Kant forever
DOI:
https://doi.org/10.21146/2072-0726-2025-18-2-5-14Keywords:
Kant, Kantian studies, the subject of philosophy, ethics and theory of knowledgeAbstract
As shown by the celebration of Kant’s 300th anniversary, as well as the final conference held by the Institute of Philosophy of the Russian Academy of Sciences and four philosophical faculties (institutes) of Moscow universities, Kant in our country is perceived by specialists and society as a whole as an undoubted authority and classic of philosophy. He entered our culture as a thinker who teaches us to obey reason and follow the free voice of our own liberated conscience, which has become the result of a long-term work on the reception of the philosopher’s legacy, particularly intensive over the past fifty years. This work has reached a new quality, but has not been completed, and Kant remains the subject of lively modern discussions. It is stressed that our perception of Kant is marked by a strong ethical bias, expressed not in the fact that his moral teaching is exaggerated, but in the fact that it is torn out of his entire philosophical system. Emphasizing the systemic integrity of Kant’s philosophy is one of the urgent challenges that go beyond the narrow scope of Kantian studies. Modern philosophy, considered as a whole, has been divided into parts that exist as professionally splitting independent sciences.

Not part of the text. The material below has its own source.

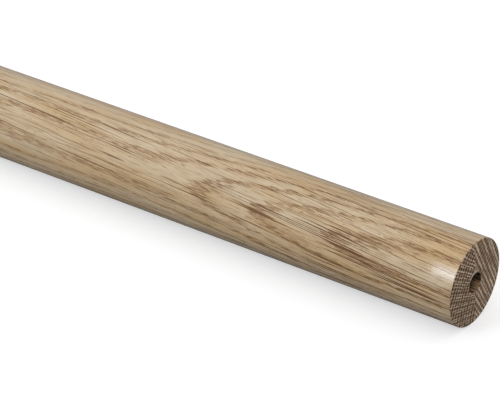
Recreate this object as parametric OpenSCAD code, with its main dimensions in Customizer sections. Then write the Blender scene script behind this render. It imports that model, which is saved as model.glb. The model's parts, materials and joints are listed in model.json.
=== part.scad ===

The second Kantian critique, in its detailed and precise meaning, is a critique of pure practical reason. And Kant himself primarily uses this full designation in the text. This connection between the two critiques, the understanding of the second as a direct continuation and conclusion of the first, is poorly emphasized in general studies of Kant’s philosophy in Russia and practically disappears in special studies of his ethics. Being separated from the epistemological basis, the moral law hangs in the air: on the one hand, the connection with the noumenal world of freedom as its foundation is lost, and on the other hand, the channels connecting goodwill with the practical will of empirical individuals are blocked. Thus, the idea of the primacy of practical reason, which forms the inner nerve of Kant’s philosophy, is deprived of real content, and ethics is inevitably doomed to moralizing, which is, in fact, completely alien to Kant himself. In answering the second question of the discussion, attention is drawn to the need for further research on how the concepts of the transcendental subject and empirical subjects relate to the living experience of cognition and human behavior.